When choosing a tool, ask whether the people you work with also use it. A technically superior tool may be less useful if it isolates you from the network that matters.
When learning a skill, ask whether the skill becomes more valuable as more people around you understand it. Shared frameworks, shared vocabulary, and shared standards can multiply the usefulness of individual knowledge.
When joining a community, ask whether each additional member improves the community or dilutes it. Some communities gain value through scale. Others gain value through curation.
When judging an idea, ask whether popularity makes it truer, more useful, or merely more visible. Network effects can spread good ideas, but they can also spread shallow ones.
That distinction is crucial. The model helps you see momentum, but it does not tell you that momentum is deserved.
Final Thoughts
Network effects explain why certain products, platforms, communities, standards, and ideas become more valuable as adoption grows. The key is the reinforcing loop: more participants create more value, and more value attracts more participants.

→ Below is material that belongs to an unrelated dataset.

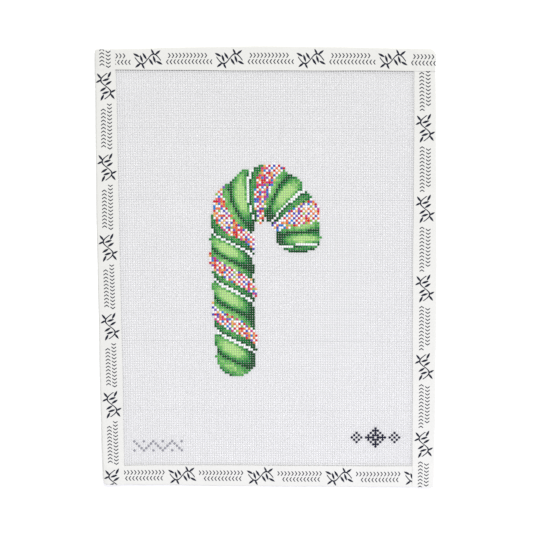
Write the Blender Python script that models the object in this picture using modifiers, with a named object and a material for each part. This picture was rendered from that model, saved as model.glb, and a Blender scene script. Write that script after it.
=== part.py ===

Used well, the model helps you see why some systems are hard to displace, why early traction can matter so much, and why growth is not always the same as increasing value. The best question is not "Is this popular?" but "Does each additional participant make the system better for the others?"
If you want a deeper framework for using mental models in everyday decisions, 100 Mental Models expands on these ideas in a broader and more practical way.
Key Takeaways
- Network effects happen when a product, platform, or idea becomes more valuable as more people use it.
- They can create powerful growth, but only when each additional user increases value for other users.
- The model is useful for evaluating platforms, marketplaces, social products, standards, and ideas that spread through groups.
Quick Q&A
What are network effects?
Network effects happen when something becomes more useful or valuable because more people use it.
How can you apply network effects in decision making?
Use the model to ask whether adoption creates more value for other users, or whether growth is only ordinary scale without a reinforcing loop.